I didn't find any amps, from a selection of vintage and modern Fender, Marshall and Mesa Mark series models, that felt at all uncomfortable with the Captor X's load, but, interestingly, amp and speaker combinations that tend to work best in the real world seemed to be at their best in the Two Notes environment, too. Call me unadventurous, but I like that. It suggests a degree of accuracy that allows me confidently to make use of my years of familiarity with the real versions.
I think the Captor X is one of those 'right thing, right time, right price' products and, despite a slight delay in coming to market, by the time you read this I think it may already be making a lot of users very happy.
Universal Audio's OX and the Boss Tube Amp Expander fulfil a similar role, albeit at a significantly higher price point.
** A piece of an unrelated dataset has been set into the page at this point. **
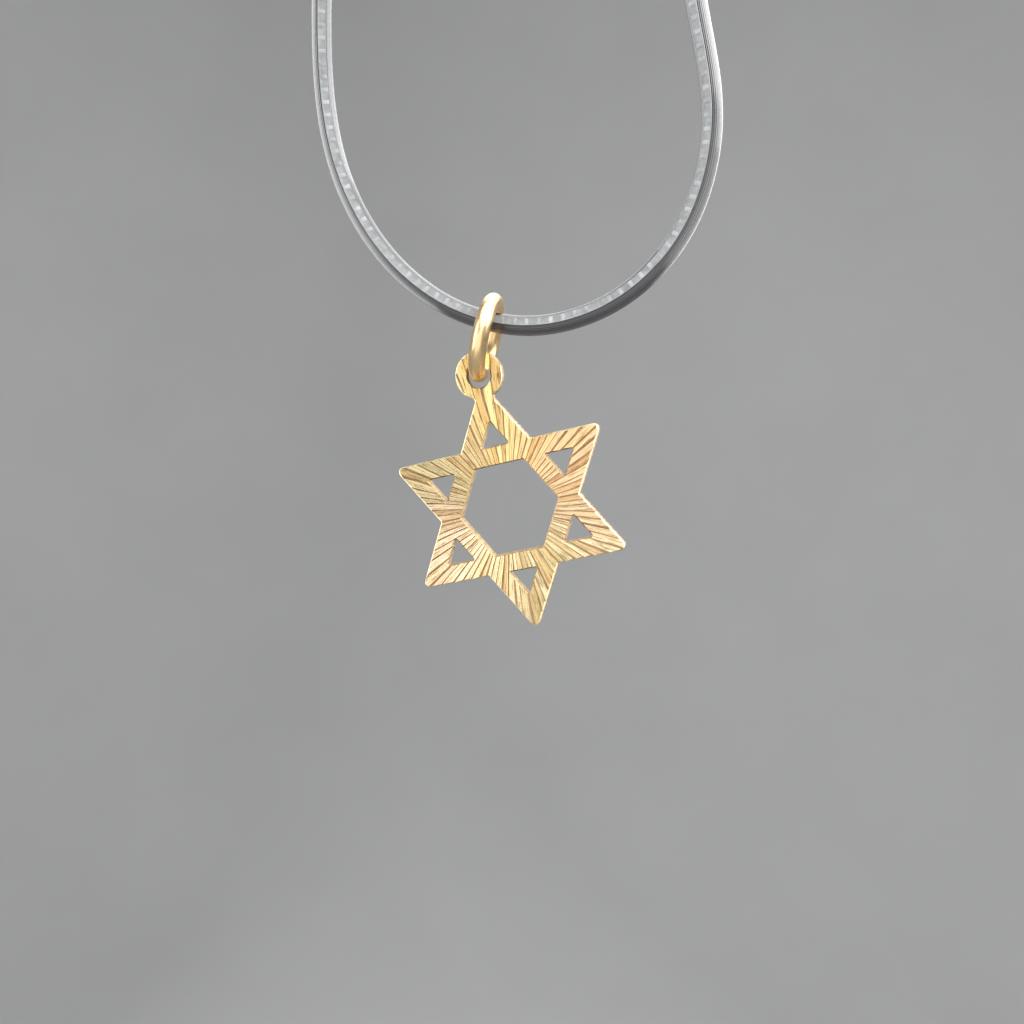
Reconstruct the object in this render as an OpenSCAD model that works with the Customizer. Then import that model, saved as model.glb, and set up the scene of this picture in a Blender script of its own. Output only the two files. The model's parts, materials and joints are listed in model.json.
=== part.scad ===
// Six-pointed star pendant on a jump ring, hanging on a round cord necklace.
// Millimetres, +Z up. The necklace hangs from a peg under its clasp, and the origin is that point.
// The cord loop lies in the XZ plane. The star faces -Y.

/* [Star] */
// Radius from the star's centre to the sharp corners of its two crossed triangles
star_r = 9.5; // [8:0.1:11]
// Width of each bar of the triangles
bar_w = 1.42; // [1.1:0.02:1.6]
// Rounding of the star's points
tip_round = 0.4; // [0.2:0.05:0.6]
// Thickness of the sheet that the star and its eyelet are stamped from
plate_t = 0.8; // [0.5:0.05:1]
// How far the star leans sideways as it hangs, its top towards -X, in degrees
star_lean = 13.4; // [0:0.1:20]

/* [Eyelet] */
// Outer radius of the eyelet above the top point
eyelet_r = 1.8; // [1.7:0.05:2]
// Radius of the eyelet's hole
hole_r = 0.93; // [0.88:0.01:1]
// How far the hole's centre lies above the star's sharp top corner
eyelet_rise = 0.6; // [0.4:0.05:0.8]
// Width of the neck that joins the eyelet to the top point
neck_w = 1.45; // [1.2:0.05:1.8]

/* [Jump ring] */
// Outer diameter of the ring
ring_d = 6.65; // [6.2:0.05:7.5]
// Diameter of the ring's wire
wire_d = 1.25; // [1:0.05:1.3]
// How far the ring leans sideways, square to the cord's slope, in degrees
ring_lean = 12; // [5:0.5:15]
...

To get similar reactive loading and high-quality speaker and mic simulation at this price, you'd probably have to look at separating the two functions and using an attenuator/load with Two Notes' Wall Of Sound plug‑in for full 'adjustability', or one of the many stand-alone IR loaders now available.
- Great-sounding virtual cabinets and miking.
- Great-sounding virtual spaces.
- Very usable Enhancer stage.
- Compact and portable.
- Good wired and wireless remote options.
- More affordable than the competition.
- Limited choice of attenuation settings.
- Small, slightly noisy fan.
- Non-locking external PSU.
A top-quality speaker sim and dummy load to compete with the best of them, in a compact package, and at a very attractive price. What's not to like?